Cartridge-Based Storage Limitations

Unlike modern consoles with hard drives or cloud storage, the Gameboy Advance SP stores progress directly on the game cartridge using SRAM, Flash RAM, or EEPROM technology. The console itself acts purely as a reader and processor, meaning it has no file system access to scan for errors or restore previous versions of a save file. When data becomes corrupted, the hardware provides no native utility to fix the issue, placing the responsibility of data management entirely on the cartridge components and the game code running on the system.

The Role of Internal Batteries

A primary cause of save file corruption on the Gameboy Advance SP is the depletion of the internal battery within older cartridges. Cartridges using SRAM require a constant power source to maintain save data, and when this coin-cell battery dies, the stored information is lost or becomes garbled. The console does not warn the user before this data loss occurs, nor does it attempt to recover the lost bits once the power is cut. Newer cartridges using Flash RAM do not require batteries for save storage, reducing this risk, but the console still offers no recovery tools if the flash memory itself becomes corrupted.

Software Checksums and Data Validation

While the hardware cannot recover data, many game developers implemented checksum verification within the game software itself. When a player loads a game, the software calculates a value based on the save data and compares it to a stored checksum to ensure integrity. If the Gameboy Advance SP loads a cartridge with mismatched data, the game software may recognize the corruption and prompt the user to delete the save file to prevent further errors. This is a detection mechanism rather than a recovery solution, as the original progress is typically unrecoverable once the checksum fails.

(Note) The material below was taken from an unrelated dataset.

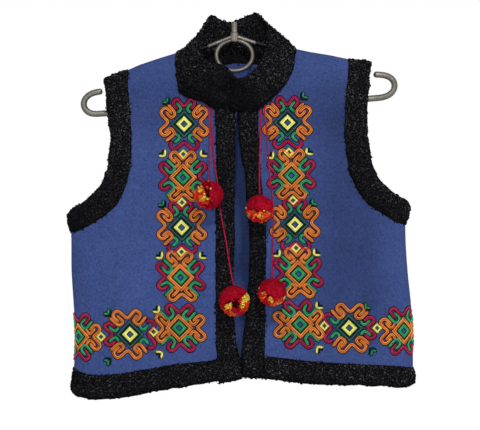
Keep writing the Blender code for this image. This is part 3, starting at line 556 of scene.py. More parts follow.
class FolkVestSizes(bpy.types.PropertyGroup):
    """Sizes of the cloth, stitches and yarn."""
    felt: size_setting("Felt thickness", 0.002, 0.0005, 0.006, "Thickness of the felt panels")
    trim: size_setting("Trim thickness", 0.0046, 0.002, 0.01,
                       "Thickness of the boucle trims without their curls")
    curl: size_setting("Curl radius", 0.0016, 0.0005, 0.004,
                       "Radius of one yarn curl of the boucle")
    curl_gap: size_setting("Curl spacing", 0.0025, 0.001, 0.01, "Least distance between two curls")
    stitch_gap: size_setting("Stitch spacing", 0.00112, 0.0004, 0.004,
                             "Distance from one satin stitch to the next")
    thread: size_setting("Thread radius", 0.00062, 0.0002, 0.002, "Radius of the embroidery thread")
    # Width of the painted shade edges beside each stroke
    painted_shade: size_setting("Pressed edge", 0.0017, 0.0, 0.003,
                          "How far the felt is pressed beside the stitches")
    tuft: size_setting("Tuft radius", 0.00115, 0.0005, 0.004, "Radius of one yarn end of a pompom")


class FolkVestColours(bpy.types.PropertyGroup):
    """Colours of the cloth, thread, yarn and metal."""
    felt: colour_setting("Felt", (0.031, 0.053, 0.161), "Colour of the felt")
    boucle: colour_setting("Boucle", (0.0020, 0.0020, 0.0027), "Colour of the boucle trims")
    orange: colour_setting("Orange thread", (0.58, 0.150, 0.018), "Colour of the orange thread")
    yellow: colour_setting("Yellow thread", (0.74, 0.76, 0.13), "Colour of the yellow thread")
    crimson: colour_setting("Crimson thread", (0.34, 0.004, 0.045), "Colour of the crimson thread")
    green: colour_setting("Green thread", (0.018, 0.30, 0.095), "Colour of the green thread")
    teal: colour_setting("Dark teal thread", (0.003, 0.022, 0.027),
                         "Colour of the dark teal thread")
    grey: colour_setting("Grey-green thread", (0.04, 0.15, 0.13),
                         "Colour of the thin outline thread")
    cord: colour_setting("Cord", (0.25, 0.0025, 0.026), "Colour of the twisted cords")
    wool: colour_setting("Pompom wool", (0.36, 0.0015, 0.017), "Colour of the pompoms' wool")
    steel: colour_setting("Steel", (0.17, 0.16, 0.14), "Colour of the hanger's metal")


# ---------------------------------------------------------------- curves and surfaces

def finer(rows, count, closed=False):
    """A smooth run of a table's rows, or of rows of points, with that many steps."""
    rows = np.asarray(rows, float)
    if closed:
        rows = np.concatenate((rows[-2:], rows, rows[:3]))
    slopes = np.gradient(rows, axis=0)
    first, last = (2, len(rows) - 3) if closed else (0, len(rows) - 1)
    at = np.linspace(first, last, count, endpoint=not closed)
    return between(rows, slopes, at)


def between(rows, slopes, at):
    """Cubic values of a table at places counted in rows."""
    low = np.clip(at.astype(int), 0, len(rows) - 2)
    t = (at - low).reshape((-1,) + (1,) * (rows.ndim - 1))
    rise = t * t * (3.0 - 2.0 * t)
    lean = slopes[low] * (t - 2 * t * t + t ** 3) + slopes[low + 1] * (t ** 3 - t * t)
    return rows[low] * (1.0 - rise) + rows[low + 1] * rise + lean


def four_times(rows):
    """A table's rows with three more between each two."""
    return finer(rows, len(rows) * 4 - 3)


def run_of(path):
    """Length along a path at each of its points."""
    return np.concatenate(([0.0], np.cumsum(np.linalg.norm(np.diff(path, axis=0), axis=1))))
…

Prevention and Best Practices

Since recovery is generally impossible, preventing corruption is the only reliable method for protecting save data on the Gameboy Advance SP. Users should avoid removing the cartridge while the game is saving, indicated by a flashing icon or text on the screen. Additionally, keeping the console and cartridge contacts clean ensures stable communication during the write process. For valuable save files, enthusiasts often use external flash linkers or save dongles to create backup copies, as the console itself provides no method to duplicate or export save data for safekeeping.